State Performance Assessment Collides With Federal Accountability 

Any assessment we use to meet federal requirements for annual accountability testing must meet very specific technical quality requirements. Those requirements are based on how the information will be used. The information from these assessments produces a student-level score, which is combined with other indicators and aggregated to hold schools accountable for student achievement, academic learning growth, and closing achievement gaps. 

If statewide performance assessment programs replace current state testing programs, they would have to meet the same technical quality requirements. This is true whether performance assessments replace state tests every year, every other year, or once per grade span. Here’s what would likely happen to the design, implementation, and scoring of performance assessments if they are used for accountability under current federal law:

Performance assessments will likely be

  • More standardized in design; 
  • Administered near the end of the year to maximize students’ opportunity to learn;
  • Audited for scoring quality if scored locally, to ensure the reliability of judgments (eventually, they’d likely be centrally scored or scored with automated methods); 
  • Less complex, with more contrived contexts or scenarios because student responses will be more limited (e.g., respond to this prompt in essay form, solve this math problem that only has one right answer, etc.); 
  • Constrained with very little (if any) student choice over the topic or way they demonstrate their knowledge and skills, which limits relevance to students’ cultural and social identities; and
  • Common: The same performance tasks will be used across the state.

So you see what’s happening here: State performance assessments will look and feel more like standardized tests if they’re used for accountability purposes. 

Reliability and Testing Time: Major Issues in Statewide Performance Assessment

Standardization isn’t the only major consideration when we imagine using performance assessments for accountability. There are well-known challenges with the reliability of student scores when using just a few well-designed performance assessments. We could get around this thorny issue if we didn’t need to produce individual student reports that are sent home to families, but that is not the current federal landscape. 

Reliability is fundamentally about consistency. It is not that human scorers or automated scoring systems can’t be trained to score student work from performance assessments in consistent ways and apply sufficiently consistent judgments. They can. The problem is that some students will perform well on one task while other students will perform well on a different task—and not necessarily because they know less (or more). It’s because a student’s performance on any one task doesn’t always generalize to his or her performance on all other tasks. And it’s important that test scores allow users to generalize from the specific test score to the larger domain (e.g., 5th-grade mathematics).

Time is another issue that arises when we consider using performance assessments for federal accountability. Research has shown that a lot of tasks are needed to get a stable estimate of individual student achievement—in the range of six to 12 tasks. That translates to a lot of time developing performance tasks and allotting school time to administer them. If the focus was on school-level accountability, however, we could get by with considerably fewer tasks per student—a point I’ll return to in the next section.

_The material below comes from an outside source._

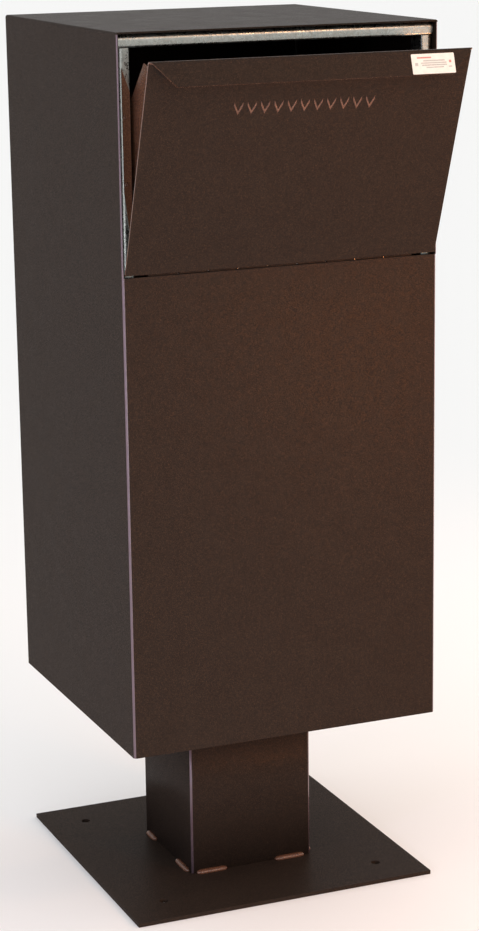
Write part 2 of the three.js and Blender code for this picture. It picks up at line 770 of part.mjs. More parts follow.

Current federal policy favors standardized tests because we need high levels of reliability to support the highly consequential decisions we make based on those tests. Policymakers, educators, and families must have faith that test results are reliable if big decisions like 3rd-grade promotion, or a school’s A-F rating, are based in large part on those results. And right now, both individual and aggregate uses of state test results are part of federal law. States must send home individual student reports to inform parents about their child’s achievement relative to grade-level standards. States must use student test scores as a key component of school accountability. 

Using Statewide Performance Assessments Under A Changed Federal Law

What are possible solutions to this dilemma for those who value performance-based assessment and also value monitoring school quality and achievement gaps through state-level testing? There are likely many different possible solutions—some more radical than others. 

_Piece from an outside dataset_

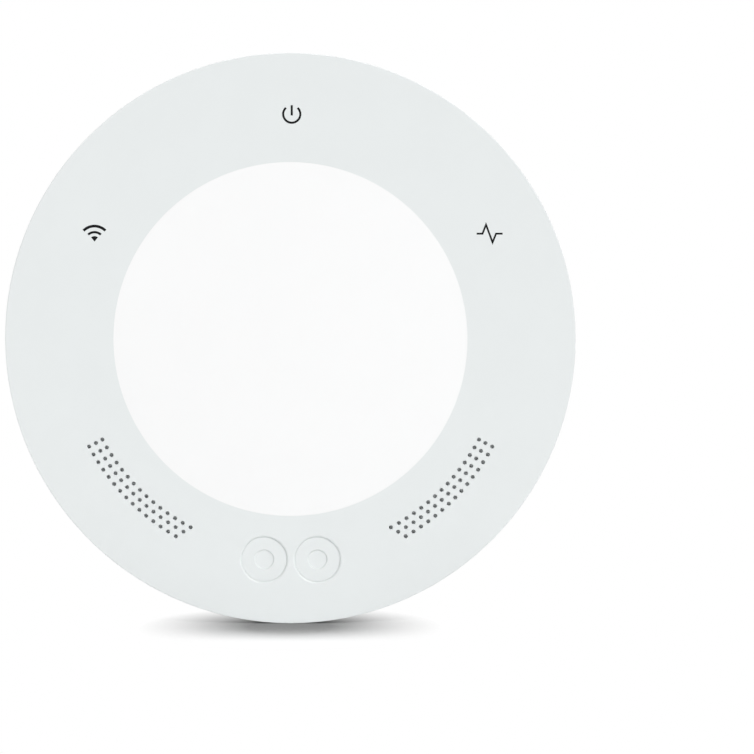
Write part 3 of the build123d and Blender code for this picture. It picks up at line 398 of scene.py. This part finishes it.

One radical solution is to abolish accountability or profoundly change its policies. Here I err on the non-radical side. Below are two solutions that imagine a future where federal policy is adjusted to allow more innovation in state assessment. 

Stop requiring individual student results. This would allow a different approach to sampling what students have learned as a result of instruction. Right now, every student in each grade and content area receives an equivalent form of the same state test so we can say something reliable and comparable about each individual. But if we needed only to say something about the school, we could matrix-sample (give different tasks to students in the same school). If each student completed a small number of tasks, we’d be able to say something reliable and comparable about the school. These performance tasks might still need to be more standardized in design, implementation, and scoring than for classroom uses, but even so, many might see swapping bubble tests for performance tasks as a big improvement.

Stop testing every student every year. Administering standardized tests every other year (or maybe once per grade span) is enough to get the information we need about overall student performance to monitor schools’ performance trends and achievement gaps. By testing less, more focus and resources could be placed on promoting rich classroom activity systems for every student in every grade where teachers are implementing ambitious teaching and equitable assessment practices daily. Performance assessments would be one part of this broader assessment system—but used only for classroom purposes or local program evaluation purposes—not federal or state accountability. 

Performance assessments under this reduced-accountability framework can be

  • Locally designed (including co-designed with students) and more representative of community values;
  • Implemented within local curriculum scopes and sequences;
  • Scored by classrooms teachers;
  • Complex and authentic, with multiple solution pathways and real-world scenarios;
  • Open-ended, with student choice over the texts, topics, and ways to demonstrate their learning; 
  • Relevant to students’ cultural and social identities; and
  • Uncommon: Tasks don’t have to be the same in all classrooms.

Accountability Trumps Assessment Innovation

If reformers are serious about reducing state standardized testing or using performance assessments instead, they’ll have to make serious tradeoffs under current federal policy. Ambitious reform in state assessment is not possible without reform in accountability (see related blog posts here and here). 

Just as culture eats strategy for breakfast, accountability eats innovation for dinner. Simply trading performance assessments for standardized tests under current—or even slightly revised—federal policy would most likely constrain the design, implementation, and scoring of performance assessments in ways that reformers may not want. 

If reformers don’t want to compromise any of their ideals, they should pursue accountability reform as a first step.